**Given request**
Give again, word for word, each line from the top of the listing through the line that holds "by bowed leaves.".
** begin **
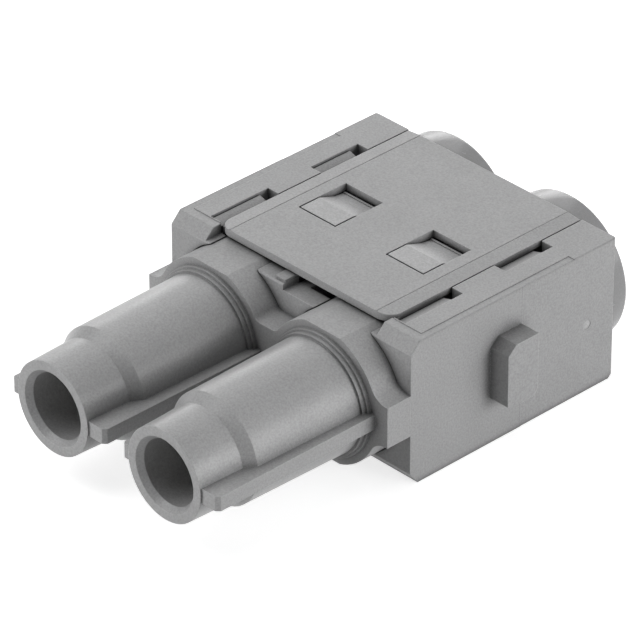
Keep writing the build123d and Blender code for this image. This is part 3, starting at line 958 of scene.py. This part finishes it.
@dataclass
class ContactBand:
    """Spring band in the socket: two split rings joined by bowed leaves.

    Args:
        side: the pole.
        material: its finish.
        leaves: number of leaves.
        leaf_width: width of a leaf, in metres.
        thickness: thickness of the strip.
        end_length: length of each end ring.
        ring_radius: radius of the middle of the end rings' wall.
        leaf_radius: radius of the middle of a leaf at its ends.
        waist_radius: the same at its waist, where it grips the pin.
        bow: where a leaf starts to bow and where its waist starts, as shares of its length.
        split: gap in the end rings.
        leaf_steps: straight pieces along a leaf.
        ring_steps: points around a ring.
    """

    side: Side
    material: bpy.types.Material
    leaves: int = 12
    leaf_width: float = 1.4 * MM
    thickness: float = 0.25 * MM
    end_length: float = 0.8 * MM
    ring_radius: float = 3.46 * MM
    leaf_radius: float = 3.40 * MM
    waist_radius: float = 3.145 * MM
    bow: tuple[float, float] = (0.07, 0.4)
    split: float = 0.4 * MM
    leaf_steps: int = 16
    ring_steps: int = 72

    def leaf(self, tree: ShapeNodes, length: Socket, thickness: Socket) -> Socket:
        """One leaf above the axis, bowed towards it.

        Args:
            tree: the band's tree.
            length: length of the band.
            thickness: thickness of the strip.

        Returns:
            The leaf's geometry socket.
        """
        radius = tree.size("Leaf radius", self.leaf_radius)
        depth = tree.math("SUBTRACT", radius, tree.size("Waist radius", self.waist_radius))
        half = tree.math("MULTIPLY", length, 0.5)
        start = tree.vector(y=tree.math("MULTIPLY", half, -1.0), z=radius)
        end = tree.vector(y=half, z=radius)
        line = tree.add("GeometryNodeCurvePrimitiveLine", {"Start": start, "End": end}).outputs["Curve"]
        path = tree.resampled(line, self.leaf_steps + 1)
        share = tree.add("GeometryNodeSplineParameter").outputs["Factor"]
        near = tree.math("MINIMUM", share, tree.math("SUBTRACT", 1.0, share))
        drop = tree.ramp(near, *self.bow, 0.0, depth, interpolation_type="SMOOTHSTEP")
        inputs = {"Geometry": path, "Offset": tree.vector(z=tree.math("MULTIPLY", drop, -1.0))}
        bowed = tree.add("GeometryNodeSetPosition", inputs).outputs["Geometry"]
        return tree.sweep(bowed, tree.strip(tree.size("Leaf width", self.leaf_width), thickness))

    def leaf_ring(self, tree: ShapeNodes, leaf: Socket) -> Socket:
        """Every leaf, turned around the axis, with the split between two of them.

        Args:
            tree: the band's tree.
            leaf: one leaf.

        Returns:
            The instances' geometry socket.
        """
        count = tree.size("Leaves", self.leaves)
        points = tree.add("GeometryNodePoints", {"Count": count}).outputs[0]
        index = tree.add("GeometryNodeInputIndex").outputs[0]
        share = tree.math("DIVIDE", tree.math("ADD", index, 0.5), count)
        turn = tree.vector(y=tree.math("MULTIPLY", share, 2 * math.pi))
        inputs = {"Points": points, "Instance": leaf, "Rotation": turn}
        return tree.add("GeometryNodeInstanceOnPoints", inputs).outputs["Instances"]

    def end_ring(self, tree: ShapeNodes, thickness: Socket) -> Socket:
        """One split ring in the middle of the band.

        Args:
            tree: the band's tree.
            thickness: thickness of the strip.

        Returns:
            The ring's geometry socket.
        """
        radius = tree.size("Ring radius", self.ring_radius)
        gap = tree.math("DIVIDE", tree.size("Split", self.split), radius)
        inputs = {
            "Resolution": self.ring_steps,
            "Radius": radius,
            "Start Angle": tree.math("MULTIPLY", gap, 0.5),
            "Sweep Angle": tree.math("SUBTRACT", 2 * math.pi, gap),
        }
        arc = tree.add("GeometryNodeCurveArc", inputs).outputs["Curve"]
        strip = tree.strip(thickness, tree.size("End length", self.end_length))
        return tree.transformed(tree.sweep(arc, strip), Rotation=(math.pi / 2, 0.0, 0.0))

    def build(self) -> list[bpy.types.Object]:
        """Makes the band.

        Returns:
            The piece.
        """
        node = self.side.node("contact_band")
        low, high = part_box(node)
        centre = pole_centre(self.side)
        middle = Vector((centre.x, (low[1] + high[1]) / 2, centre.z))
        tree = ShapeNodes(node + " leaves")
        length = tree.size("Length", high[1] - low[1])
        thickness = tree.size("Thickness", self.thickness)
        leaves = self.leaf_ring(tree, self.leaf(tree, length, thickness))
        ring = self.end_ring(tree, thickness)
        reach = tree.math("MULTIPLY", tree.math("SUBTRACT", length, self.end_length), 0.5)
        places = [tree.vector(y=tree.math("MULTIPLY", reach, sign)) for sign in (-1.0, 1.0)]
        ends = [tree.transformed(ring, Translation=place) for place in places]
        tree.finish(tree.join(leaves, *ends), self.material)
        return [stand_in(tree.piece(node + "_leaves", middle), node)]


@dataclass
class Pole:
    """One contact with its band, ring, clip and rear sleeve.

    Args:
        side: the pole.
        finishes: the module's finishes.
    """

    side: Side
    finishes: Finishes

    def build(self) -> list[bpy.types.Object]:
        """Dresses and makes what one pole holds.

        Returns:
            The pieces.
        """
        looks = {
            "socket": self.finishes.silver,
            "mouth_ring": self.finishes.silver,
            "retaining_clip": self.finishes.steel,
        }
        pieces = [dress(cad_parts[self.side.node(stem)], look) for stem, look in looks.items()]
        pieces += ContactBand(self.side, self.finishes.spring).build()
        return pieces + RearSleeve(self.side, self.finishes.sleeve).build()


@dataclass(frozen=True)
class Lamp:
    """One soft box.

    Args:
        name: its name.
        azimuth: where it stands around the module, in degrees from the front towards +X.
        elevation: how high it stands, in degrees.
        power: in watts.
        width: width of its face, in metres.
        height: height of its face.
        distance: how far away it stands.
    """

    name: str
    azimuth: float
    elevation: float
    power: float
    width: float = 0.26
    height: float = 0.26
    distance: float = 0.42

    def build(self, target: Vector) -> None:
        """Makes the lamp and aims it.

        Args:
            target: the point that it faces.
        """
        data = bpy.data.lights.new(self.name, "AREA")
        data.shape = "RECTANGLE"
        data.size = self.width
        data.size_y = self.height
        data.energy = self.power
        lamp = bpy.data.objects.new(self.name, data)
        lamp.location = target + towards(self.azimuth, self.elevation) * self.distance
        lamp.rotation_mode = "QUATERNION"
        lamp.rotation_quaternion = (target - lamp.location).to_track_quat("-Z", "Y")
        lamp.visible_camera = False
        bpy.context.scene.collection.objects.link(lamp)


def towards(azimuth: float, elevation: float) -> Vector:
    """Direction from the module to a place around it.

    Args:
        azimuth: degrees from the front towards +X.
        elevation: degrees above the floor.

    Returns:
        The unit vector.
    """
    turn = math.radians(azimuth)
    rise = math.radians(elevation)
    return Vector((math.sin(turn) * math.cos(rise), -math.cos(turn) * math.cos(rise), math.sin(rise)))


def background_rays(net: Nodes) -> Socket:
    """1 for rays that show the background: to the camera, off gloss and through glass; 0 for the rest.

    Args:
        net: the tree of the world or of the floor's material.

    Returns:
        The mask's socket.
    """
    path = net.add("ShaderNodeLightPath")
    seen = path.outputs["Is Camera Ray"]
    for kind in ("Is Glossy Ray", "Is Transmission Ray"):
        seen = net.math("MAXIMUM", seen, path.outputs[kind])
    return seen


@dataclass
class Studio:
    """Floor, lamps, world and camera.

    Args:
        target: the point that the camera and the lamps face, in metres.
        azimuth: where the camera stands, in degrees from the front towards +X.
        elevation: how high it stands, in degrees.
        distance: how far away it stands.
        focal_px: its focal length, in pixels of the photograph.
        frame_px: width of the photograph, in pixels.
        sensor: width of its sensor, in millimetres.
        clip: nearest and farthest distance that it sees.
        ambient: strength of the world's light.
        paper: tone of the floor.
        glow: what the floor adds to its tone for rays that show the background.
        floor_size: side of the floor.
        lamps: the lamps.
    """

    target: Vector = field(default_factory=lambda: Vector((-1.467, 1.881, 7.3)) * MM)
    azimuth: float = 46.157
    elevation: float = 32.375
    distance: float = 0.511733
    focal_px: float = 5765.868
    frame_px: float = 640.0
    sensor: float = 36.0
    clip: tuple[float, float] = (0.01, 10.0)
    ambient: float = 0.03
    paper: float = 0.82
    glow: float = 0.72
    floor_size: float = 3.0
    lamps: tuple[Lamp, ...] = (
        Lamp("right rear box", 138.0, 19.0, 0.28, width=0.18, height=0.18),
        Lamp("right box", 108.0, 17.0, 0.47, width=0.18, height=0.14),
        Lamp("overhead box", 0.0, 88.0, 0.29),
        Lamp("high front left box", 310.0, 50.0, 0.52),
        Lamp("high rear left box", 230.0, 50.0, 0.28),
        Lamp("low right strip", 98.0, 6.0, 0.38, height=0.07),
        Lamp("rear left box", 225.0, 14.0, 0.38, height=0.18),
        Lamp("low front left strip", 332.0, 6.0, 0.66, height=0.07),
    )

    def build(self) -> None:
        """Builds the studio."""
        for lamp in self.lamps:
            lamp.build(self.target)
        self.build_world()
        self.build_floor()
        self.build_camera()

    def build_world(self) -> None:
        """Faint light from everywhere, seen as white by the camera, off gloss and through glass."""
        world = bpy.data.worlds.new("studio")
        bpy.context.scene.world = world
        world.use_nodes = True
        net = Nodes(world.node_tree)
        net.tree.nodes.clear()
        strength = net.ramp(background_rays(net), 0.0, 1.0, self.ambient, 1.0)
        white = {"Color": (1.0, 1.0, 1.0, 1.0), "Strength": strength}
        net.add("ShaderNodeOutputWorld", {"Surface": net.add("ShaderNodeBackground", white).outputs[0]})

    def build_floor(self) -> None:
        """Pale floor that keeps the module's shadow."""
        mesh = bpy.data.meshes.new("floor")
        half = self.floor_size / 2
        corners = [(-half, -half, 0.0), (half, -half, 0.0), (half, half, 0.0), (-half, half, 0.0)]
        mesh.from_pydata(corners, [], [(0, 1, 2, 3)])
        floor = bpy.data.objects.new("floor", mesh)
        bpy.context.scene.collection.objects.link(floor)
        net = FinishNodes("floor paper")
        tone = (self.paper, self.paper, self.paper, 1.0)
        paper = net.add("ShaderNodeBsdfDiffuse", {"Color": tone}).outputs[0]
        white = {"Color": (1.0, 1.0, 1.0, 1.0), "Strength": self.glow}
        glow = net.add("ShaderNodeEmission", white).outputs[0]
        both = net.add("ShaderNodeAddShader", {0: paper, 1: glow}).outputs[0]
        mix = net.add("ShaderNodeMixShader", {0: background_rays(net), 1: paper, 2: both})
        net.add("ShaderNodeOutputMaterial", {"Surface": mix.outputs[0]})
        mesh.materials.append(net.material)

    def build_camera(self) -> None:
        """Camera at the photograph's angle."""
        data = bpy.data.cameras.new("camera")
        data.sensor_width = self.sensor
        data.lens = self.focal_px / self.frame_px * self.sensor
        data.clip_start, data.clip_end = self.clip
        camera = bpy.data.objects.new("camera", data)
        back = towards(self.azimuth, self.elevation)
        camera.location = self.target + back * self.distance
        camera.rotation_mode = "QUATERNION"
        camera.rotation_quaternion = (-back).to_track_quat("-Z", "Y")
        bpy.context.scene.collection.objects.link(camera)
        bpy.context.scene.camera = camera


def main() -> None:
    """Builds every piece in order, then the studio."""
    logging.basicConfig(level=logging.INFO, format="%(name)s: %(message)s")
    finishes = Finishes()
    parts = [Housing(finishes), *(Pole(side, finishes) for side in Side)]
    for part in parts:
        for piece in part.build():
            LOG.info("%s: %d faces", piece.name, len(piece.data.polygons))
    Studio().build()
    bpy.context.scene.view_settings.view_transform = "Standard"


if __name__ == "__main__":
    main()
** end **
**Solution**
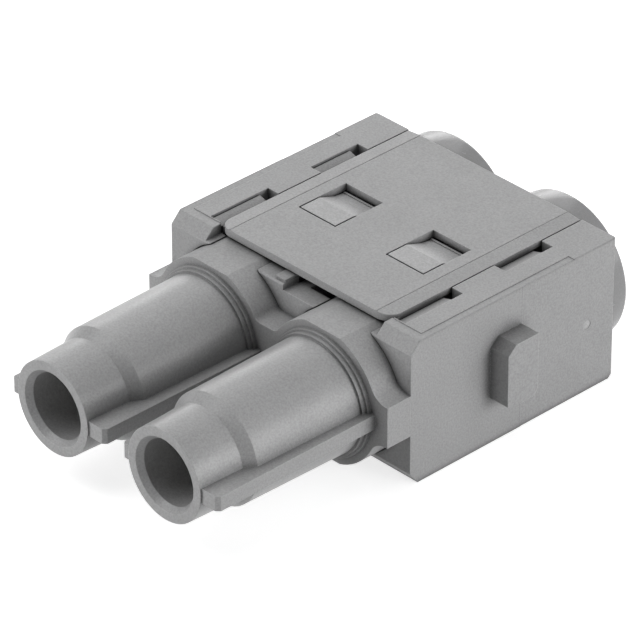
Keep writing the build123d and Blender code for this image. This is part 3, starting at line 958 of scene.py. This part finishes it.
@dataclass
class ContactBand:
    """Spring band in the socket: two split rings joined by bowed leaves.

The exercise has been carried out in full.